Moving on to visit the three hides on the western side of the Huxter Well Marsh we found many birds.  From the Duchess Hide we had good views Tufted Duck, Pochard and Teal whilst a Kestrel hovered away in front of us.

Tufted Duck Aythya fuligula
In pool 1a we could see a pair of Mute Swans and so on to Hawthorne bank Hide.  Here, in addition to Cormorants we had a range of duck and and water birds, mainly making use of the two small islands to our left.  At least three Little Egret and a few Lapwing plus a number of Wigeon and Teal.  Also seen a handful of Gadwall and more Pochards on the open water along with Coots and with the help of a scope we also managed to locate the sleeping Snipe.  Chris heard a Water Rail on at least two occasions to my single hearing.  Both Greylag Geese and Great Crested Grebes on the open water and then Chris found the single Wren tucked away in a low bust to our left.  Meanwhile, we were entertained to the feeding activities of a number of Long-tailed Tits on the open trees to the front.

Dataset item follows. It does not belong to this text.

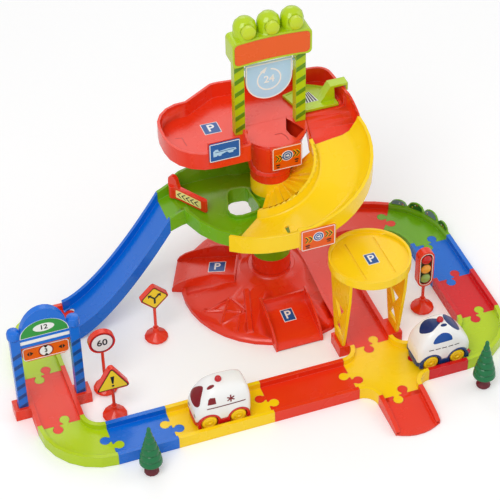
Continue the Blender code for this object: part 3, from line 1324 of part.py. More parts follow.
def make_car(name, centre, forward, wheelbase, stations, body_colour, trim_name, trim, lamp_name, lamp,
             lamp_x):
    """A push car: a hollow body on a chassis, with two turning wheel sets and a lamp on the roof."""
    road_z = ROAD_TOP + GAP

    def turned(shape):
        bmesh.ops.scale(shape, vec=(forward, forward, 1.0), verts=shape.verts)
        bmesh.ops.translate(shape, vec=(centre[0], centre[1], road_z), verts=shape.verts)
        return shape

    half = CAR_WIDTH / 2
    sill = 0.0175
    rings = [car_ring(x, w, sill, belt, roof, tuck) for x, w, belt, roof, tuck in stations]
    body = finish(name + "_body", turned(loft(rings)), name + "_white", body_colour)
    skin = 0.0024
    inner = []
    for k, (x, w, belt, roof, tuck) in enumerate(stations):
        shift = skin if k == 0 else (-skin if k == len(stations) - 1 else 0.0)
        inner.append(car_ring(x + shift, w - skin, sill - 0.004, belt - 0.001, roof - skin, tuck * 0.9))
    cut(body, turned(loft(inner)))
    arch = WHEEL_RADIUS + 0.0022
    fender = WHEEL_RADIUS + FENDER
    for side in (-1.0, 1.0):
        x = side * wheelbase / 2
        cut(body, turned(rod((x, -0.04, WHEEL_RADIUS), (x, 0.04, WHEEL_RADIUS), fender + 2 * GAP, 14)))
    long_half = CAR_LENGTH / 2
    side_in = half - 0.0035
    outline = rounded([(-long_half, -side_in, 0.014), (long_half, -side_in, 0.016),
                       (long_half, side_in, 0.016), (-long_half, side_in, 0.014)], 3)
    chassis = finish(name + "_chassis", turned(prism(outline, 0.0065, sill - GAP)), trim_name, trim)
    track = half - WHEEL_WIDTH
    for side in (-1.0, 1.0):
        x = side * wheelbase / 2
        cut(chassis, turned(rod((x, -0.04, WHEEL_RADIUS), (x, -track + 0.0006, WHEEL_RADIUS), arch, 16)),
            turned(rod((x, track - 0.0006, WHEEL_RADIUS), (x, 0.04, WHEEL_RADIUS), arch, 16)))
    skirt = side_skirt(long_half - 0.0035, wheelbase / 2, arch + 0.0003, fender, 0.0067, sill - 2 * GAP)
    for side in (-1.0, 1.0):
        near = side * (half - 0.0004)
        far = side * (half - 0.0050)
        join(chassis, turned(loft([[(u, near, v) for u, v in skirt], [(u, far, v) for u, v in skirt]])))
    for side in (-1.0, 1.0):
        x = side * wheelbase / 2
        slot = AXLE_RADIUS + PIVOT_GAP
        cut(chassis, turned(box((x - slot, -track - 0.001, 0.0),
                                (x + slot, track + 0.001, WHEEL_RADIUS + slot))))
    for end, side in (("rear", -1.0), ("front", 1.0)):
        x = side * wheelbase / 2
        rim = half - 0.0004
        flat = track + 0.0002
        axle = [(0.0, -rim), (0.0100, -rim), (WHEEL_RADIUS, -rim + 0.0024), (WHEEL_RADIUS, -flat - 0.0012),
                (0.0120, -flat),
                (AXLE_RADIUS, -flat), (AXLE_RADIUS, flat), (0.0120, flat), (WHEEL_RADIUS, flat + 0.0012),
                (WHEEL_RADIUS, rim - 0.0024), (0.0100, rim), (0.0, rim)]
        turn = Vector((0.0, 1.0, 0.0)).to_track_quat("Z", "X").to_matrix().to_4x4()
        spot = (centre[0] + forward * x, centre[1], road_z + WHEEL_RADIUS)
        finish(name + "_wheels_" + end, lathe(axle, 14, centre=spot, tilt=turn), "wheel_yellow", YELLOW,
               origin=spot)
    roof_z = max(station[3] for station in stations)
    beacon = [(0.0, roof_z + GAP), (0.0062, roof_z + GAP), (0.0060, roof_z + 0.0045),
              (0.0042, roof_z + 0.0070), (0.0, roof_z + 0.0080)]
    finish(name + "_beacon", turned(lathe(beacon, 14, centre=(lamp_x, 0.0, 0.0))), lamp_name, lamp)


def make_cars():
    van = ((-0.0505, 0.0235, 0.046, 0.060, 0.0050), (-0.047, 0.0275, 0.052, 0.074, 0.0070),
           (-0.038, 0.0292, 0.056, 0.0820, 0.0080), (-0.012, 0.0298, 0.058, 0.0865, 0.0090),
           (0.006, 0.0298, 0.057, 0.0860, 0.0090), (0.018, 0.0295, 0.053, 0.0800, 0.0090),
           (0.030, 0.0288, 0.045, 0.0670, 0.0080), (0.041, 0.0272, 0.038, 0.0530, 0.0070),
           (0.0505, 0.0225, 0.031, 0.0410, 0.0050))
    make_car("ambulance", (-0.211, FRONT_Y), -1.0, WHEELBASE, van, WHITE, "deep_red", DEEP_RED, "lamp_red",
             (0.7, 0.02, 0.02), 0.000)
    saloon = ((-0.0505, 0.0225, 0.034, 0.046, 0.0050), (-0.044, 0.0275, 0.040, 0.060, 0.0070),
              (-0.033, 0.0292, 0.046, 0.0735, 0.0085), (-0.018, 0.0298, 0.052, 0.0840, 0.0095),
              (0.000, 0.0300, 0.054, 0.0875, 0.0100), (0.014, 0.0298, 0.052, 0.0850, 0.0100),
              (0.028, 0.0290, 0.046, 0.0720, 0.0090), (0.041, 0.0272, 0.038, 0.0560, 0.0070),
              (0.0505, 0.0225, 0.031, 0.0430, 0.0050))
    make_car("patrol_car", (0.212, FRONT_Y), 1.0, 0.052, saloon, WHITE, "navy", NAVY, "lamp_red",
             (0.7, 0.02, 0.02), 0.000)


def main():
    clear_scene()
    make_front_roads()
    make_right_roads()
    make_junction()
    make_long_track()
    make_landing_pad()
    make_exit_ramp()
    foot = make_left_roads()
    make_slide(foot)
    make_base()
    make_lower_column()
    make_green_level()
    make_diverter()
    make_spiral()
    make_upper_column()
    make_deck()
    make_launch_plate()
    make_deck_gate()
    make_sign_panels()
    make_street_gate()
    make_signs()
    make_trees()
    make_cars()


main()
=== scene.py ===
"""Looks of the toy garage play set: glossy moulded plastic, printed stickers, and a pale studio floor."""
import json
import math
import random

import bmesh
import bpy
from mathutils import Matrix, Vector
from mathutils.bvhtree import BVHTree

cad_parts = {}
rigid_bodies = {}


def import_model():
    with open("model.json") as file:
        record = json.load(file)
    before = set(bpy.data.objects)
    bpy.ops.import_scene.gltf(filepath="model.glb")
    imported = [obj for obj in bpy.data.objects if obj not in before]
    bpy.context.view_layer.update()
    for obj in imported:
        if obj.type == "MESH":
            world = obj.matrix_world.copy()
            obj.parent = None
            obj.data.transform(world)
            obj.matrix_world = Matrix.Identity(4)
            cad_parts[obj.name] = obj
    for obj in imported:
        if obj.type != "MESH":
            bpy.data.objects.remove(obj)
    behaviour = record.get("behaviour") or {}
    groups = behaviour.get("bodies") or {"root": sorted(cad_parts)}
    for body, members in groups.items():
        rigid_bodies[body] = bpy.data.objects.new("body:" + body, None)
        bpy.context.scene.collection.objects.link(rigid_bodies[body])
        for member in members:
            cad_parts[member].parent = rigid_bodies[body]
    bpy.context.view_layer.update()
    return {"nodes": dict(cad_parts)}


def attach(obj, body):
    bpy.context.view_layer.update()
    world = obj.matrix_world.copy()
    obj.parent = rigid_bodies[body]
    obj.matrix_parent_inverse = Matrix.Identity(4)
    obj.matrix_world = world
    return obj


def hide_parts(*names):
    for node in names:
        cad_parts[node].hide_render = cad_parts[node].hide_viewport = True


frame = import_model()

rng = random.Random(7)

# Colours as they look, 0 to 255
PAINT = {
    "red": (236, 52, 18), "deep_red": (214, 16, 24), "yellow": (255, 214, 14), "lime": (182, 210, 12),
    "green": (112, 176, 6), "blue": (0, 108, 214), "orange": (236, 92, 6), "sky": (182, 220, 248),
    "white": (246, 246, 244), "navy": (18, 58, 122), "tree": (10, 112, 62), "maroon": (104, 24, 36),
    "lens": (196, 216, 40), "lamp": (196, 26, 34), "sign_blue": (10, 92, 168),
    "dark_lime": (92, 146, 16), "dark_blue": (0, 66, 138),
    "amber": (246, 170, 60), "signal_green": (150, 180, 96), "signal_red": (206, 30, 34),
    "glass_navy": (12, 44, 104), "glass_red": (128, 8, 22), "glass_blue": (0, 74, 156),
    "lamp_glass": (120, 136, 132), "ink": (18, 18, 22), "print_white": (242, 242, 240),
    "print_green": (40, 150, 60), "print_yellow": (252, 214, 30), "sky_print": (176, 214, 240),
    "mark_blue": (26, 84, 156), "ring_red": (150, 16, 40), "red_line": (176, 30, 14),
    "cream": (250, 236, 150), "shade_leaf": (118, 142, 168), "leaf_dark": (40, 104, 40),
}

# Places taken from the CAD, in metres
ROAD_Y = -0.3065
AMBULANCE_X = -0.211
PATROL_X = 0.212
AMBULANCE_BASE = 0.054
PATROL_BASE = 0.052
DECK_TOP = 0.356
PAD_TOP = 0.2075
PLATE_TOP = 0.3613
DECK_GATE_X = 0.0095
DECK_POST_SPREAD = 0.058
DECK_POST_FRONT = 0.0220
FLAP_FRONT = 0.0278
FLAP_BACK = 0.0322
FLAP_TOP = 0.4966
FLAP_ROUND_Z = 0.4630
STREET_GATE_X = -0.4815
STREET_POST_SPREAD = 0.053
STREET_POST_FRONT = -0.1805
STREET_ARCH_FRONT = -0.1780
STREET_FLAP_FRONT = -0.1742
STREET_FLAP_Z = 0.1425
LIGHTS_X = 0.2425
LIGHTS_FRONT = -0.1770
LIGHTS_RECESS = -0.1745
LIGHTS_Z = 0.104
DIVERTER_PIVOT = (-0.1745, 0.041, 0.2485)
DIVERTER_ANGLE = -57.0
BUSH_CENTRE = (0.2205, -0.014, 0.0)
BUSH_WALL = 0.1437
BUSH_TURN = 60.0
TREE_LEFT = (-0.361, -0.383)
TREE_RIGHT = (0.264, -0.394)
UPPER_BOARD = (0.0170, -0.0438, 0.33475)
LOWER_BOARD = (0.0115, -0.2128, 0.2820)
TOW_SIGN = (-0.103, -0.0523, 0.38875)
SPEED_SIGN = (-0.380, -0.1685, 0.120)
WARNING_SIGN = (-0.383, -0.2385, 0.090)
CROSSROADS_SIGN = (-0.254, -0.0735, 0.104)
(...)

Great Crested Grebes Podiceps cristatus

The third of the hides, St Catherines's, proved to be a gem.  Relatively quiet as we looked over the bank to where we had just departed nevertheless a single Moorhen on the left bank which seemed to be tied to the same spot.  Away to our distant left we found a soaring Buzzard but just happening to check the reeds below me a beautiful male Bearded Tit (Reedling) came into view for a few seconds - never to be seen again.  The only other bird seen was a foraging Robin below the fence to our left.

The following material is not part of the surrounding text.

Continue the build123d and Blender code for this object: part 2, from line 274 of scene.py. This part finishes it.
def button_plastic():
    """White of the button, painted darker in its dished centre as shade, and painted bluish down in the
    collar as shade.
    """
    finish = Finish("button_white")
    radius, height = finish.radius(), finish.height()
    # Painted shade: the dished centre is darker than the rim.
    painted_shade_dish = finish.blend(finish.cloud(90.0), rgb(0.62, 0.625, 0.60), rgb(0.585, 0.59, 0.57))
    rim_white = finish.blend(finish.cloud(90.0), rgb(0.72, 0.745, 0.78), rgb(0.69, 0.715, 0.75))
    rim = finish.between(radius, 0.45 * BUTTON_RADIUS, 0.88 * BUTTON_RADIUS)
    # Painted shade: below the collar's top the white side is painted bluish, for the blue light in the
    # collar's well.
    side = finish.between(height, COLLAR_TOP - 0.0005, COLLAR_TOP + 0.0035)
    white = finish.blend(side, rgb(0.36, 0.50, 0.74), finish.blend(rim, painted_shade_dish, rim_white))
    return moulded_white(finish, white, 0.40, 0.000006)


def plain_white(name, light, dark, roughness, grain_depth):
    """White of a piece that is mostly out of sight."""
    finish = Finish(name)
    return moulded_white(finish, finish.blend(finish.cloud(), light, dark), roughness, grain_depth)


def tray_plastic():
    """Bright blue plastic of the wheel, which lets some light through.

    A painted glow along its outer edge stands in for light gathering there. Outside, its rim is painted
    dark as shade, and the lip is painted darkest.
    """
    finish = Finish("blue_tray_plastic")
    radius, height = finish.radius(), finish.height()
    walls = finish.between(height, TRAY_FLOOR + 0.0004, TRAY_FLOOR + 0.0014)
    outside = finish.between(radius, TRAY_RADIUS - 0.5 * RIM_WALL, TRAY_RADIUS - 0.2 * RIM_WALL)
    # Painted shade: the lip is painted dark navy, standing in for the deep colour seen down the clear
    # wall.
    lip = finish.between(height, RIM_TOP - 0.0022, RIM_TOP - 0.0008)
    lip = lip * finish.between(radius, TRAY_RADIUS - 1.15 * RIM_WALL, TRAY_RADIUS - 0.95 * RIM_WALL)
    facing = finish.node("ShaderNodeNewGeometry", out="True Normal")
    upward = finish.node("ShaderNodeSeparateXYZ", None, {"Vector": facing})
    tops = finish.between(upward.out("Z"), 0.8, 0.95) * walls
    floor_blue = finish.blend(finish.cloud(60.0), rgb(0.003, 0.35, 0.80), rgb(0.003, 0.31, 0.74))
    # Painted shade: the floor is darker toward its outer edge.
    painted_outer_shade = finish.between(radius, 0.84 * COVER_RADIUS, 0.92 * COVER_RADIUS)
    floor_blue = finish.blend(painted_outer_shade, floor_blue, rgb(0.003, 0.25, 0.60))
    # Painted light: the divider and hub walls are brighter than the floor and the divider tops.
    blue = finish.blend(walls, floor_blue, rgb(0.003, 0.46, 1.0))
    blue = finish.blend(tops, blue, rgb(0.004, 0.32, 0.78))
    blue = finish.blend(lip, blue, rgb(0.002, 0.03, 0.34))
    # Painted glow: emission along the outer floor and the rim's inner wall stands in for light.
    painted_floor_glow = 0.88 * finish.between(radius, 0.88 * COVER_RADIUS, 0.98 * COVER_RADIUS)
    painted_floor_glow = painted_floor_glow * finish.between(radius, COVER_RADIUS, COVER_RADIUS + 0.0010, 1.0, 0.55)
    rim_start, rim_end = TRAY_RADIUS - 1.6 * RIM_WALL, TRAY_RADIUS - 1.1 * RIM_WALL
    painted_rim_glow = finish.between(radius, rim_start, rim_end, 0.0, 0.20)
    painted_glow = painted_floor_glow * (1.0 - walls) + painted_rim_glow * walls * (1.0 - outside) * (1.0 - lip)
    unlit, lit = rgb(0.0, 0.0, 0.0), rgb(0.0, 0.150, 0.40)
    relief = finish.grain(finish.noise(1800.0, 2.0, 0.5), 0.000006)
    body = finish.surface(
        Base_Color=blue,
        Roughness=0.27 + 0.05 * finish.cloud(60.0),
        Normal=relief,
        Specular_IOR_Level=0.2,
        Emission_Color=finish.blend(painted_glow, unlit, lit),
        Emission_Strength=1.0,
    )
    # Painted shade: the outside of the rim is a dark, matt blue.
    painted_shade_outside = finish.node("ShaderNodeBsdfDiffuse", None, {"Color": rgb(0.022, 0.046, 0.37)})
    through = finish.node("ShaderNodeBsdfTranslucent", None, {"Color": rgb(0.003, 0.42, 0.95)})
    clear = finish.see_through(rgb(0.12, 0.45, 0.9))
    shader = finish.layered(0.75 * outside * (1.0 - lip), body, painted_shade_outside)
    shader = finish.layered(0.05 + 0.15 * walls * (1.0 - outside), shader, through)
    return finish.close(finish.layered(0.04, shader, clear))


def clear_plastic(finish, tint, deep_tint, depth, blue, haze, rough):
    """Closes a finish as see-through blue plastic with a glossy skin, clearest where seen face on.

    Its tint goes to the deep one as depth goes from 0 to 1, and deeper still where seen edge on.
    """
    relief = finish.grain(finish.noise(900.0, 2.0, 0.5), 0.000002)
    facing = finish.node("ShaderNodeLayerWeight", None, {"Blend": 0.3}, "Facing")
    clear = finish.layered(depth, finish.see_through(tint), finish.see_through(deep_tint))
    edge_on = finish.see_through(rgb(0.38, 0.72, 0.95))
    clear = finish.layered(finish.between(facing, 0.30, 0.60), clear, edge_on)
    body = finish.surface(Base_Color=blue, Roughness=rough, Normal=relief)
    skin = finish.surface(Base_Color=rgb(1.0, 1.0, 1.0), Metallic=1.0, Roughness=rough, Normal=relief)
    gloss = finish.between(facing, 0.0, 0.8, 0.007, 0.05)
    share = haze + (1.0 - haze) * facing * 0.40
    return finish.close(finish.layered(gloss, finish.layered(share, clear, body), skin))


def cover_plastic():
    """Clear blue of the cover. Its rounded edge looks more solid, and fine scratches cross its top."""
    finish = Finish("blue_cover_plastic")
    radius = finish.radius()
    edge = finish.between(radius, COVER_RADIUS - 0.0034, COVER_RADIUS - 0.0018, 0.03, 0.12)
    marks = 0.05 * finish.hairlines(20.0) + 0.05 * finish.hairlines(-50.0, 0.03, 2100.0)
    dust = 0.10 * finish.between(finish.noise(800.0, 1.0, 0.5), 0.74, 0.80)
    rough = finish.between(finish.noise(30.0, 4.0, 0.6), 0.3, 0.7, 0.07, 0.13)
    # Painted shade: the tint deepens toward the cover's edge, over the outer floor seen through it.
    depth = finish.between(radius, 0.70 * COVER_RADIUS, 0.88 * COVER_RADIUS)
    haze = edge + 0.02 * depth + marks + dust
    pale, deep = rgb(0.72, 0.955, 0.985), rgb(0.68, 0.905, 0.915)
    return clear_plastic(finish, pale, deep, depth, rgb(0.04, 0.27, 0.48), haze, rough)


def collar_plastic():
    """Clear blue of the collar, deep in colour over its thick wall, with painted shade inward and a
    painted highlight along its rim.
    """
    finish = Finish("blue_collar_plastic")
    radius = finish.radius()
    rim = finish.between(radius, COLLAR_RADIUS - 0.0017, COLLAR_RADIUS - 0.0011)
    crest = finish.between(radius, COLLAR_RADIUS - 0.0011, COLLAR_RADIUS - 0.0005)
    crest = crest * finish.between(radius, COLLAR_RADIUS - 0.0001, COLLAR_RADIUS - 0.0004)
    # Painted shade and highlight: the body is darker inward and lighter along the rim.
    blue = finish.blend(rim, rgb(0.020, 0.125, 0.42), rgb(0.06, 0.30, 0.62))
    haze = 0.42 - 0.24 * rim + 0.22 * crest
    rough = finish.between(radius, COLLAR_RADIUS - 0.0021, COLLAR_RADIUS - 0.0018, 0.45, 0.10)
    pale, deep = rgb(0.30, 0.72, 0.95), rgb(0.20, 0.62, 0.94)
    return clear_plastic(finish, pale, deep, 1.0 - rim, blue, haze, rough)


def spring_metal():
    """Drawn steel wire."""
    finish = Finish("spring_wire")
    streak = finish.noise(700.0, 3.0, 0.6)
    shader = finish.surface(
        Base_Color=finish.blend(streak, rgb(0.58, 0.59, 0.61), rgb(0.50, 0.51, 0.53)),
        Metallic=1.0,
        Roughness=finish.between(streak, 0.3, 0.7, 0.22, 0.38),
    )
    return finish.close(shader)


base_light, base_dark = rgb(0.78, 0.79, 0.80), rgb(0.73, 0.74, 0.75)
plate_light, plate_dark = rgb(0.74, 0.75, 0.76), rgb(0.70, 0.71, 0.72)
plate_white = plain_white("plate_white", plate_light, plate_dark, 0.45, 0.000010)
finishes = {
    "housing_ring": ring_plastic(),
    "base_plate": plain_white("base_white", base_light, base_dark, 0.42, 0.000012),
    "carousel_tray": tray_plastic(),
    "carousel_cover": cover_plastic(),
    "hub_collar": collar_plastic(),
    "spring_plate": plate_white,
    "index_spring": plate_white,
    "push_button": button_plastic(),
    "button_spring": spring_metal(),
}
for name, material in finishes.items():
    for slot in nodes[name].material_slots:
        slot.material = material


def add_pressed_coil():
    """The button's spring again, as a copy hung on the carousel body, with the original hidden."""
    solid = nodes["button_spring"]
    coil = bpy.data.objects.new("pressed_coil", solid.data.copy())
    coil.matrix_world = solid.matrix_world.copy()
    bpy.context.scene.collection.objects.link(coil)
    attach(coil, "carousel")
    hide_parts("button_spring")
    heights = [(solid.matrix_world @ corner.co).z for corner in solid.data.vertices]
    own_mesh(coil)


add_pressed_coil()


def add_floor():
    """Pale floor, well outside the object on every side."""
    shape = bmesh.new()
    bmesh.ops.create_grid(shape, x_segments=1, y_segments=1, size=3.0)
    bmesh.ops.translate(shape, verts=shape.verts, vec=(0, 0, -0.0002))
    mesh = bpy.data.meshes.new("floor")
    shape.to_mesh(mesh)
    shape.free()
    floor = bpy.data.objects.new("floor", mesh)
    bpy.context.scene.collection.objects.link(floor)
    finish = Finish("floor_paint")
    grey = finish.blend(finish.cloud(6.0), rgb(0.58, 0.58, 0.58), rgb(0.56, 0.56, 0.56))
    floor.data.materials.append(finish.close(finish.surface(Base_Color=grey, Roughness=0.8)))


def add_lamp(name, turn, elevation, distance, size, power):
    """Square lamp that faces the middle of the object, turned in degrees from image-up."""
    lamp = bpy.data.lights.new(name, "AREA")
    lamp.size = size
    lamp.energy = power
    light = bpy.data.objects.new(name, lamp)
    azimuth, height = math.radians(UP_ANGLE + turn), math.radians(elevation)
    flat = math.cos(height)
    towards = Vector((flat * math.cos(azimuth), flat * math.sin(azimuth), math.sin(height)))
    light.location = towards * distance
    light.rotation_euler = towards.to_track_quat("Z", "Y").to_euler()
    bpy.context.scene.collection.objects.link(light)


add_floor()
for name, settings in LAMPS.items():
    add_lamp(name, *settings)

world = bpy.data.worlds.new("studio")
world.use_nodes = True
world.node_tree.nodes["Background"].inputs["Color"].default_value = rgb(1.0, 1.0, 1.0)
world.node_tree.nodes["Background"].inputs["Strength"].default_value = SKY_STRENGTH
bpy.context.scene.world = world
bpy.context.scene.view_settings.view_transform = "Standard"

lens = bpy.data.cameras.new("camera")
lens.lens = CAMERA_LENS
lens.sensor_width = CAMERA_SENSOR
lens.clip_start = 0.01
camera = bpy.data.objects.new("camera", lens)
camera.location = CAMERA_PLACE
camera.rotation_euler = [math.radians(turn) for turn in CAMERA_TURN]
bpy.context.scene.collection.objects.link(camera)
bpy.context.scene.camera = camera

Distant Common Gull Larus canus

A walk along the wet path to both the Tofield and Roger Mitchell Hides produced nothing new other than an immature Herring and a trio of Common Gulls.  Far too wet underfoot to carry on so it was retrace our steps to the Willow Marsh Hide as the rain started to fall.  Why does it always start when you are at the furthest most distance from base?  Arriving at the Willow Marsh Hide to see out the rain, we were again presented with many tits, mainly Blue and Great but also the occasional Coal and Long-tailed Tit.  Indeed, Chris was able to actually catch the call of the Willow Tit as referred to at the beginning.  Also present the pair of Canada Geese along with many Chaffinches, Dunnock and Reed Buntings.

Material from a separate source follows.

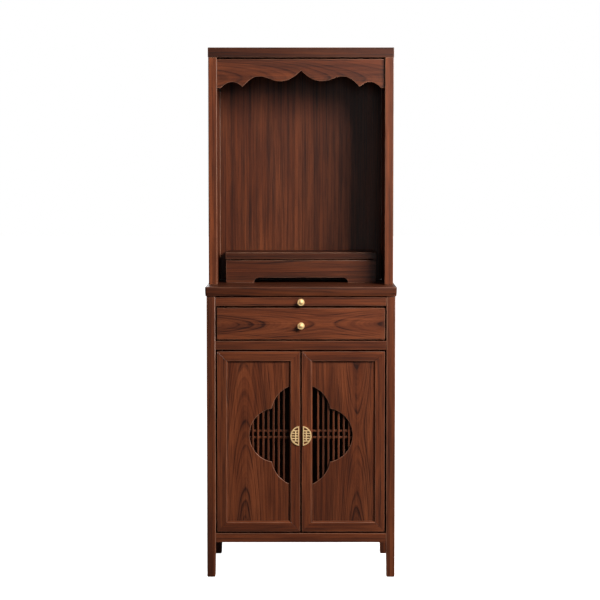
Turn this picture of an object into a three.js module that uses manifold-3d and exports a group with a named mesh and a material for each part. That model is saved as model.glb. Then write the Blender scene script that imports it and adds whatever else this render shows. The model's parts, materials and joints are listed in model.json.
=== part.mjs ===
// Household altar cabinet: a cupboard on four legs with two doors, a drawer and a pull-out shelf, and on
// its worktop an open niche with a scalloped valance and a low step inside.
//
// Millimetres, +Z up, front towards -Y, +X to the right as seen from the front. The origin is on the
// floor, at the centre of the cabinet's width and of its depth with the knobs.

import * as THREE from 'three';
import { mergeVertices } from 'three/addons/utils/BufferGeometryUtils.js';
import Module from 'manifold-3d';

const wasm = await Module();
wasm.setup();

// ---------------------------------------------------------------- driving dimensions

const GAP = 0.3;                 // joint line left between pieces that meet
const ARRIS = 1.2;               // eased edge of most boards
const POST_ARRIS = 2.4;          // legs and posts are eased more

const WORKTOP_DEPTH = 430;
const FACE_SETBACK = 8;          // doors, drawer and rails stand this far behind the worktop's front edge
const KNOB_RADIUS = 12.5;
const KNOB_REACH = 21;
const KNOB_PROUD = KNOB_REACH + GAP - FACE_SETBACK;
const BACK = (WORKTOP_DEPTH + KNOB_PROUD) / 2;   // the wall side, where everything is flush
const FRONT = BACK - WORKTOP_DEPTH;              // front edge of the worktop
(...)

Reed Bunting Emberiza schoeniclus

Time for a coffee and Chris was informed that  a pair of Avocets had been seen so as he made a return journey after a coffee break to confirm I started out on the long drive back to Stamford.  A most enjoyable day's birding with Chris and, all being well and weather providing, perhaps a second join venture next week.

Birds seen:
Greylag Goose, Canada Goose, Mute Swan, Shelduck, Gadwall, Wigeon, Mallard, Teal, Shoveler, Pochard, Tufted Duck, Pheasant, Little Grebe, Great Crested Grebe, Cormorant, Little Egret, Buzzard, Kestrel, Water Rail, Moorhen, Coot, Lapwing, Snipe, Black-headed Gull, Common Gull, Herring Gull, Wood Pigeon, Wren, Dunnock, Robin, Blackbird, Redwing, Cetti's Warbler, Bearded Tit, Long-tailed Tit, Willow Tit, Coal Tit, Blue Tit, Great Tit, Magpie, Jackdaw, Rook, Carrion Crow, House Sparrow, Chaffinch, Goldfinch, Reed Bunting.